### WHAT TO PRODUCE
Reproduce exactly the lines of the material beneath, from the line that contains "obj.parent = None" to the line that contains "if empty is", both included, and no other lines.
------ RECORD SET
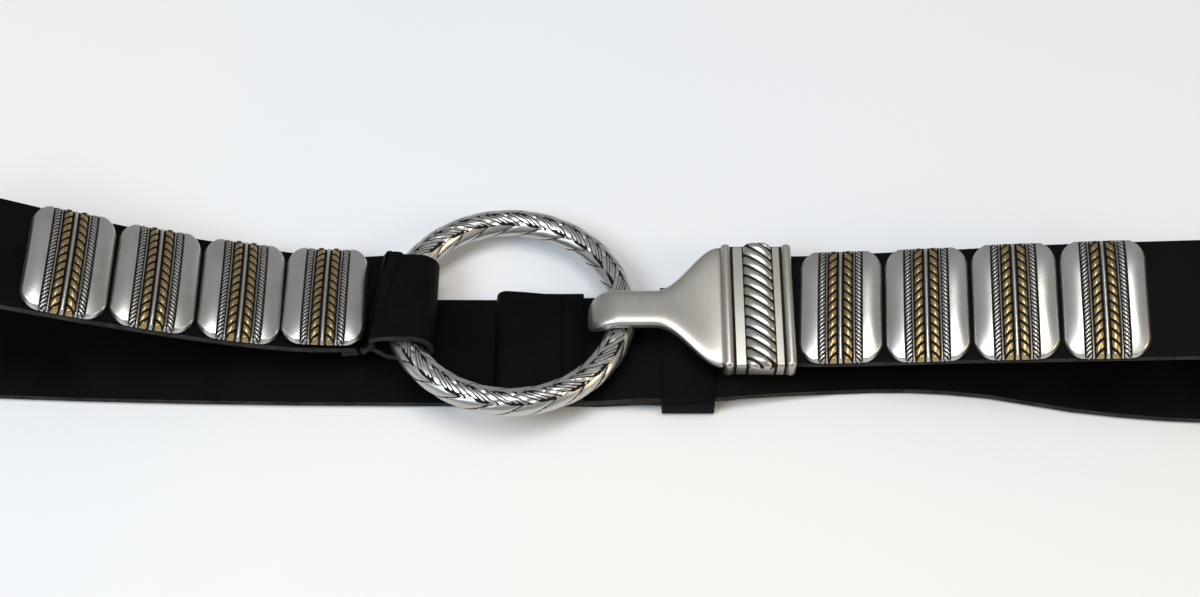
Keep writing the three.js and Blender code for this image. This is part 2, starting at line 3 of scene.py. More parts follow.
import logging
import math
from dataclasses import dataclass
from enum import Enum

import bpy
import numpy as np
from mathutils import Matrix, Vector

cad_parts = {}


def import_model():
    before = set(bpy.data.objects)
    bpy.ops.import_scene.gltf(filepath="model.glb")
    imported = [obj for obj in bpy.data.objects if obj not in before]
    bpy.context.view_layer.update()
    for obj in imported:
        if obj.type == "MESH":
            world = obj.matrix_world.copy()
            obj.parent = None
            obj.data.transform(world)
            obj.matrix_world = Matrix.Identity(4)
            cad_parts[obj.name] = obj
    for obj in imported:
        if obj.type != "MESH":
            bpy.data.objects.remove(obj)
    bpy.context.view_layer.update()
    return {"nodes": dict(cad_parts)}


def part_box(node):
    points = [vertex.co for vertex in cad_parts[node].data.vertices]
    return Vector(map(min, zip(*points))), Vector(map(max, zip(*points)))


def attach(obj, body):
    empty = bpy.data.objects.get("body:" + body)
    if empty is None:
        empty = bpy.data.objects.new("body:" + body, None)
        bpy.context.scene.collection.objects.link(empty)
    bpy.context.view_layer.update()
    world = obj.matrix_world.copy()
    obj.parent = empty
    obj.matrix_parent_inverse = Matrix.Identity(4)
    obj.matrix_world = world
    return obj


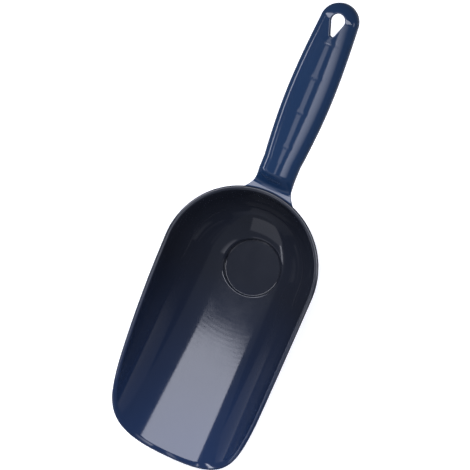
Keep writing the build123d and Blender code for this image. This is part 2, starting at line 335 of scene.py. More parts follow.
def rim_side(s, g, k):
    """One side of the rim line, dropped by k, on the surface moved out by g, from the lip to x = 0.
    The line is followed by its length in the side view, its place gives the section's height and
    swing, and the section gives the width. The steps are even along the line in space."""
    # Where the dropped nose bend meets the belly: two circles crossing
    far = Vector((s.nose_x, s.nose_z - s.axis_z))
    belly, nose = s.floor_bend_r + g, s.nose_r - k
    along = (belly**2 - nose**2 + far.length**2) / (2 * far.length)
    off = sqrt(belly**2 - along**2)
    e = far.normalized()
    x, z = min((e.x * along + w * e.y * off, s.axis_z + e.y * along - w * e.x * off) for w in (1, -1))
    last = s.straight + s.bend + s.nose_r * (atan2(s.nose_x - x, z - s.nose_z) - s.rim_bend_end)
    first = k * s.level

    def at(w):
        lam = first + (last - first) * (1 - (1 - w) ** 2)
        part = lam < s.straight, lam < s.straight + s.bend
        a = pick(*part, s.rim_fall, s.rim_fall + (lam - s.straight) / s.rim_bend_r,
                 s.rim_bend_end + (lam - s.straight - s.bend) / s.nose_r)
        x = pick(*part, -lam * cos(s.rim_fall), s.long_x - s.rim_bend_r * np.sin(a),
                 s.nose_x - s.nose_r * np.sin(a))
        z = pick(*part, s.rim_z - lam * sin(s.rim_fall), s.long_z + s.rim_bend_r * np.cos(a),
                 s.nose_z + s.nose_r * np.cos(a))
        x, z = x + k * np.sin(a), z - k * np.cos(a)
        h = s.axis_z - np.hypot(x, s.axis_z - z)
        theta = np.arctan2(-x, s.axis_z - z)
        q, turned = section_at_height(s, h, g)
        end = w >= 1
        return (np.where(end, 0.0, q), np.where(end, s.belly_z - g, h), np.where(end, -pi / 2, turned),
                theta, a)

    w = np.linspace(0, 1, FINE + 1)
    q, h, turned, theta, _ = at(w)
    p = swung(s, q, h, turned, theta, 1)[0]
    run = np.concatenate([[0], np.cumsum(np.linalg.norm(np.diff(p, axis=0), axis=1))])
    even = np.interp(np.linspace(0, run[-1], RAYS + 1), run, w)
    even[0], even[-1] = 0, 1
    return [v[::-1] for v in at(even)]


def rim_back(s, g, k):
    """The rim line round the back, dropped by k: a level cut of a cone leaning out, in closed form."""
    psi = np.linspace(pi / 2, -pi / 2, BACK_RAYS + 1)[1:-1]
    wide = s.bowl_half + g / cos(s.draft)
    tilt = np.cos(psi) * s.level
    h = s.rim_z + (wide * tilt - k / cos(s.rim_fall)) / (1 - s.lean * tilt)
    return wide + (h - s.rim_z) * s.lean, h, np.full_like(psi, -s.draft), psi


def round_trip(left, back, right):
    """One side, the back and the other side joined, from the lip back to the lip."""
    return np.concatenate([left, back, right[::-1]])


def rim_loop(s, g, k):
    """Points, outward normals and rim-top normals all round the rim, from the lip back to the lip."""
    q, h, turned, theta, a = rim_side(s, g, k)
    left, left_n = swung(s, q, h, turned, theta, 1)
    back, back_n = spun(*rim_back(s, g, k))
    right, right_n = swung(s, q, h, turned, theta, -1)
    top = np.stack([-np.sin(a), 0 * a, np.cos(a)], -1)
    back_top = np.tile([-sin(s.rim_fall), 0, cos(s.rim_fall)], (len(back), 1))
    return round_trip(left, back, right), round_trip(left_n, back_n, right_n), round_trip(top, back_top, top)


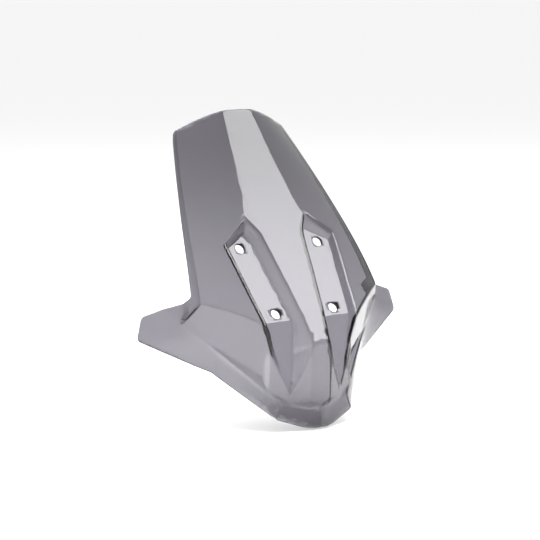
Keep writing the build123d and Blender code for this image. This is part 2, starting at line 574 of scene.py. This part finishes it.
def make_floor():
    """White paper floor, level with the foot of the nose and out to the horizon."""
    foot = (0.0, 0.0, cad_box[0][2])
    bpy.ops.mesh.primitive_grid_add(
        x_subdivisions=8, y_subdivisions=8, size=FLOOR_SIZE, location=foot
    )
    floor = bpy.context.object
    floor.name = "studio_floor"
    mat = bpy.data.materials.new("studio_paper")
    mat.use_nodes = True
    shader = mat.node_tree.nodes["Principled BSDF"]
    shader.inputs["Base Color"].default_value = (0.96, 0.96, 0.96, 1.0)
    shader.inputs["Roughness"].default_value = 0.9
    shader.inputs["Specular IOR Level"].default_value = 0.1
    floor.data.materials.append(mat)
    return floor


def make_world():
    """A white cove behind and above, and a dimmer room on the camera's side."""
    world = bpy.data.worlds.new("studio_white")
    world.use_nodes = True
    nodes, links = world.node_tree.nodes, world.node_tree.links
    place = nodes.new("ShaderNodeTexCoord")
    split = nodes.new("ShaderNodeSeparateXYZ")
    links.new(place.outputs["Generated"], split.inputs["Vector"])
    front_side = nodes.new("ShaderNodeMapRange")
    front_side.interpolation_type = "SMOOTHSTEP"
    front_side.inputs["From Min"].default_value = -0.95
    front_side.inputs["From Max"].default_value = -0.15
    front_side.inputs["To Min"].default_value = ROOM
    front_side.inputs["To Max"].default_value = COVE
    links.new(split.outputs["Y"], front_side.inputs["Value"])
    sky = nodes["Background"]
    sky.inputs["Color"].default_value = (1.0, 1.0, 1.0, 1.0)
    links.new(front_side.outputs["Result"], sky.inputs["Strength"])
    bpy.context.scene.world = world


def softbox(name, azimuth, elevation, distance, width, tall, power, lights_floor=False):
    """Rectangular lamp aimed at the screen. It shows in reflections, and can light the floor too."""
    data = bpy.data.lights.new(name, "AREA")
    data.shape = "RECTANGLE"
    data.size = width
    data.size_y = tall
    data.energy = power
    lamp = bpy.data.objects.new(name, data)
    aim = direction(azimuth, elevation)
    lamp.location = aim * distance
    lamp.rotation_euler = aim.to_track_quat("Z", "Y").to_euler()
    lamp.visible_diffuse = lights_floor
    bpy.context.scene.collection.objects.link(lamp)
    return lamp


def make_camera():
    """Long lens at the chosen viewpoint."""
    data = bpy.data.cameras.new("view")
    data.lens = LENS
    data.sensor_width = 36.0
    camera = bpy.data.objects.new("view", data)
    back_to_camera = direction(VIEW_AZIMUTH, VIEW_ELEVATION)
    camera.location = VIEW_TARGET + back_to_camera * VIEW_DISTANCE
    camera.rotation_euler = back_to_camera.to_track_quat("Z", "Y").to_euler()
    bpy.context.scene.collection.objects.link(camera)
    bpy.context.scene.camera = camera


# --- MAIN
make_camera()
make_world()
make_floor()
softbox("softbox_key", 55.3, 45.0, 2.2, 0.9, 0.9, 19.0)
softbox("softbox_back", 150.0, 65.0, 2.2, 1.6, 1.6, 45.0, lights_floor=True)
overhead = softbox("softbox_overhead", 10.0, 80.0, 2.0, 1.2, 1.2, 30.0, lights_floor=True)
overhead.visible_glossy = False
overhead.visible_transmission = False
bpy.context.scene.view_settings.view_transform = "Standard"

screen = make_screen()
screen.data.materials.append(smoked_acrylic())
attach(screen, "root")
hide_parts("screen_panel")
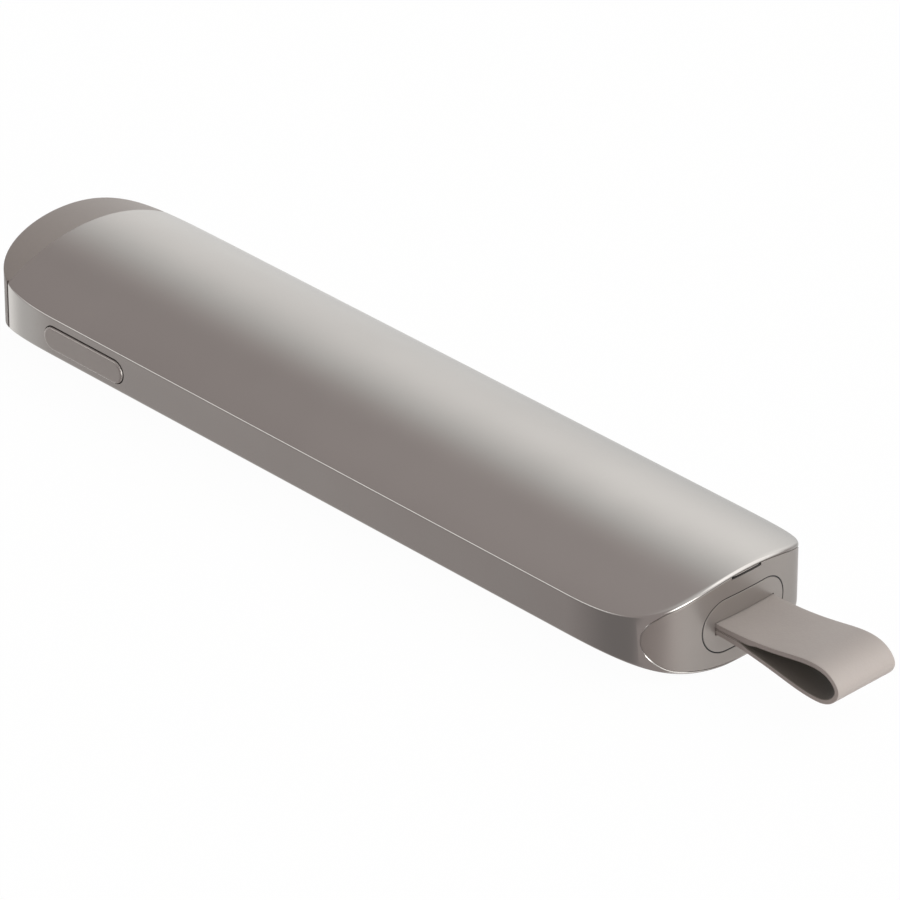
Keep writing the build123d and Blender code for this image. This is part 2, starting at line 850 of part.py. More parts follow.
------------
### RIGHT ANSWER
            obj.parent = None
            obj.data.transform(world)
            obj.matrix_world = Matrix.Identity(4)
            cad_parts[obj.name] = obj
    for obj in imported:
        if obj.type != "MESH":
            bpy.data.objects.remove(obj)
    bpy.context.view_layer.update()
    return {"nodes": dict(cad_parts)}


def part_box(node):
    points = [vertex.co for vertex in cad_parts[node].data.vertices]
    return Vector(map(min, zip(*points))), Vector(map(max, zip(*points)))


def attach(obj, body):
    empty = bpy.data.objects.get("body:" + body)
    if empty is None:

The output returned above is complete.